The main character, Lewis (and his brother, Clark) are named for the explorers who discovered the routes to the North American West. I almost wished the author had kept the Clark name for Lewis’s paired AI ( named Ray for Lewis’s grandfather). It sets the scene for readers to expect Lewis to be a trailblazer who can think his way out of the problems that arise on a journey into the unknown. Lewis (and other European explorers) actually owed their ‘discoveries’ to the help of the indigenous peoples already there… so I almost expected our trailblazers to be given alien guides. In this respect, the AI systems are their guides and protectors… or at least they must hope this to be the case.
Lewis, along with Eve, Colt, Sandra and Peter are the astronauts selected, employed and trained by Chris, a tech billionaire aiming to be the first with the technology to send a human to Alpha Centauri and thence to other galaxies. His company, Space First, is in competition with a rival, Deep Space that uses different technology, to see who gets there first.
The reader is given a made-up guide to the ElectroMagnetic technology that allows Space First’s craft to bend/suspend time while it transports itself through space. I skimmed through some of the nerdier paragraphs as it was all improbable/made-up/garbage probably beyond my comprehension - or patience.
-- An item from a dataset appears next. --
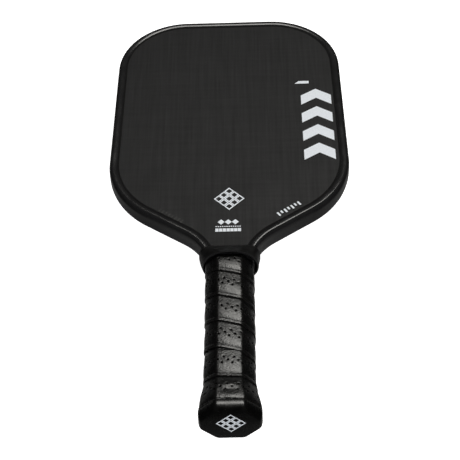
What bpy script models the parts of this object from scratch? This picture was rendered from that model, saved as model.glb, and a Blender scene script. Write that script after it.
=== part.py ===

The competitive spirit (yay capitalism, urgh) that operates between Space First and Deep Space is echoed in the characters, all of whom want to be the first person to leave the Galaxy, set foot on another planet etc. It even extends to the AI systems, each tailored to their specific crafts and pilots.
But competitiveness, like the other emotional drivers of human nature, has a dark side that soon comes to the fore. One of the candidates and their AI are sabotaging the operation and their cohort while leaking falsehoods to the media. We live in an age of misinformation and bots that spread lies and this reminds us that evidence that proves facts is, all too frequently, a runner-up in the race where the lie sprints to victory.
This is not high literature and the writing is often clunky. But the premise is so good, the characters well realised and the pace kept up, that it was a breeze to read in a single sitting. A little more editorial expertise and this would be a fully 5* read. Even so I’d give it 4.5* for enjoyment and also because in an age of chaos and negativity, it is a story of hope, of trust in human ingenuity, expertise and above all, love.